Le Romantisme, déjà, où des auteurs tels que Friedrich von Schlegel, ont développé des réflexions sur les méthodes critiques, en instituant les principes du romantisme : universalité et progressivité de la poésie, concept de l’ironie comme dépassement de soi, théorie de l’extase, du dualisme, tout en questionnant la subjectivité du jugement esthétique.
Le XXe siècle a vu l’émergence de théories critiques plus théorisées, comme le structuralisme, où la métacritique a joué un rôle en critiquant la rigidité de certaines approches et en opposant les principes de la rhétorique ancienne au profit d’une stylistique qui met en valeur les figures de style, comme la métaphore chez le formaliste russe Roman Jakobson.
Des théoriciens comme Jacques Derrida ont poussé la métacritique encore plus loin, déconstruisant les fondements mêmes des méthodes critiques. L’approche post-structurale, en même temps que Pierre Bourdieu, entraîne la métacritique dans le champs de l’approche sociologique en soulignant que les critiques sont fortement impliqués dans l’objet qu’ils observent, ce qui n’est pas sans entraîner des biais culturels et personnels qui influencent leur lecture des textes. Il n’y a qu’à penser aux écoles et mouvements littéraires pour envisager la critique comme le théâtre d’une lutte pour l’acquisition du prestige et de la consécration, lutte à laquelle les critiques participent entièrement.
La métacritique littéraire, c'est un peu comme regarder dans un miroir à double face. Au lieu de se concentrer uniquement sur les œuvres littéraires, elle se penche sur la critique littéraire elle-même.
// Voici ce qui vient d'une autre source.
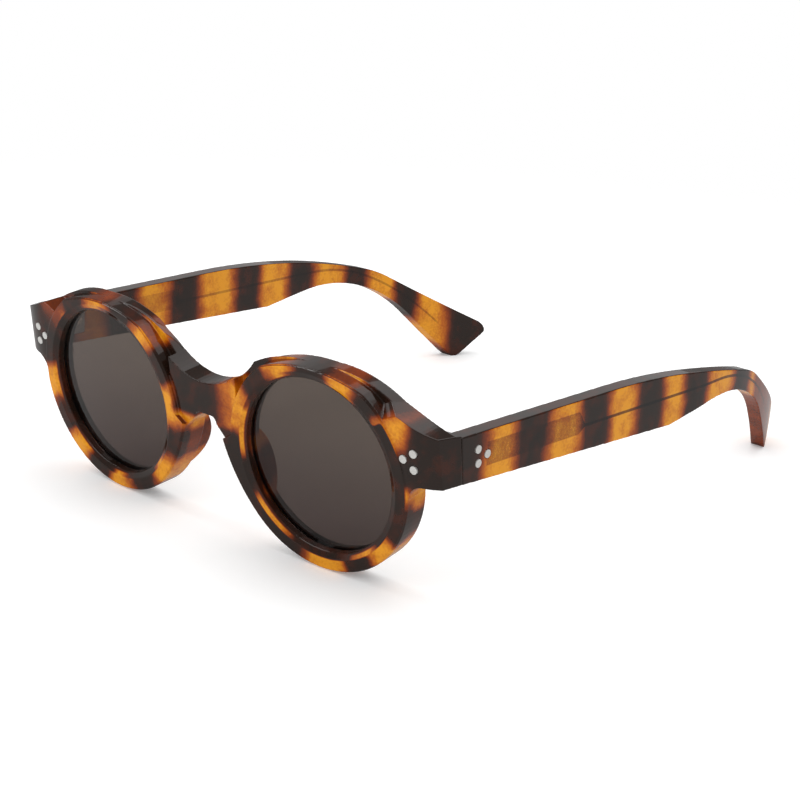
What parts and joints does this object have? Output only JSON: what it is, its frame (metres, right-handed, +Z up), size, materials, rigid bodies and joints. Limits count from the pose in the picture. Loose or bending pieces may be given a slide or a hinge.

Imaginez un critique littéraire qui, après avoir lu et analysé un roman, se demande : "Mais pourquoi ai-je fait ces choix d'interprétation ? Quels sont les présupposés derrière mon jugement ?" La métacritique est cette réflexion, ce questionnement sur les méthodes, les théories, et les objectifs de la critique.
Il s’agit bien d’un jeu, donc, d’une mise en abîme où le critique critique le critique qui critique le critique.
C’est à ce jeu que je vous propose de jouer ensemble, avec des articles plus ou moins courts, qui reprennent avec ma subjectivité (nous avons vu que cet exercice révèle forcément l’ethos de celui qui s’exprime).
N’hésitez pas à consulter le glossaire terminologique, cette matière étant propice aux termes de jargon.
Enfin, j’aimerais entendre vos voix, celles de critiques qui aiment la littérature et qui embrassent les œuvres littéraires de manière évolutive au fil du temps. C’est la grande illusion des études de français au collège et lycée, où des élèves appréhendent des romans ou de la poésie, sans pouvoir accueillir l’éclair nourricier du texte. Dans le meilleur des cas, une lecture postérieure viendra faire résonner en chacun l'âme du texte qui avait échappé aux jeunes années. La métacritique, c’est avant nous cette lecture nouvelle, inédite et éphémère.